In Return of the Mantra, people striving to maintain their connection to the old ways are labelled ‘witches’. The leadership’s agenda is power, and persistent propaganda proves an effective tool for ‘divide and rule’.
But, if we see someone as our neighbour, talk, listen, and get to know each other, surely we can learn to respect and celebrate the differences, whilst seeing the many more commonalities by our shared and equal humanity. The message I take home from Exeter’s Respect Festival is that empathy can drive out division.
But in order to promote empathy in fiction, you have to have diversity of characters. In preparing for the open mic I thought of the stories I’d grown up reading, and of a YouTube clip I’d seen of the author, Chimamanda Ngozi Adichie, giving a talk on what she calls ‘the single story’. To view the clip: Click here.
It’s a chilling thought that without representation in stories, people believe that who they are has no place in literature. Hopefully, the more people who write, the more representation we’ll see.
Chimamanda’s story resonated with me, albeit for different reasons. She grew up in a middle class Nigerian family. I grew up in a working class British family. I recognised her descriptions of stories she’d read, I’d read them too. Thinking back on my childhood, among the prince and princesses, games of lacrosse and lashings of ginger beer, the story that was most familiar to me was the story of Johnny Briggs, but that was on TV, and he was a boy.

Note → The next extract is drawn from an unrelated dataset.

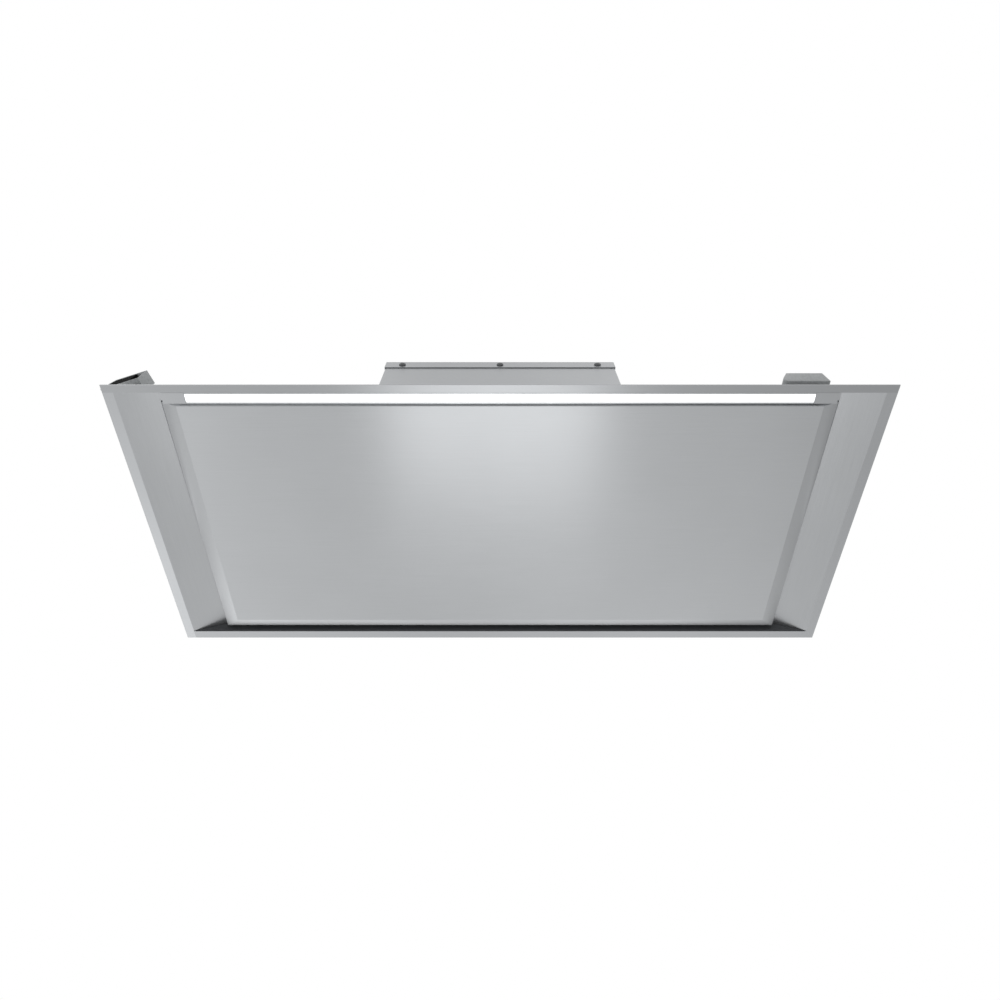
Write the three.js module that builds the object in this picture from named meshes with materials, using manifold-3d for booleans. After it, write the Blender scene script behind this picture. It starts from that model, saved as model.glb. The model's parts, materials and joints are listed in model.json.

As an adult I developed a love of the fantasy genre. But as a gay woman, with a female perspective of the world, I often felt that the female characters were stereotyped, or two dimensional, or had roles only in supporting a man’s story arc. And if there were strong female characters, they weren’t the norm. So in writing my book, I wanted storylines and characters that I could identify with. I also thought of people I’d known, from different places, backgrounds and life experiences, and hoped that among them, some might see something they recognised in the story, the characters and the landscapes.
And empathy begins at home. The society of Shendi is built on corruption, abuse and oppression, a woven tapestry of divide and rule. Founded in patriarchy, among other things it tells of Suni’s journey into womanhood and how she navigates and survives this system of exploitation. With the goal to reconnect to the old ways of her tribal heritage, seeking the restoration of the once obliterated natural world, unlikely victims and perpetrators of the state will collide. But will empathy and ultimately peace triumph? That’s a question that leads into Book 2. And so, back to work.
Happy Monday!!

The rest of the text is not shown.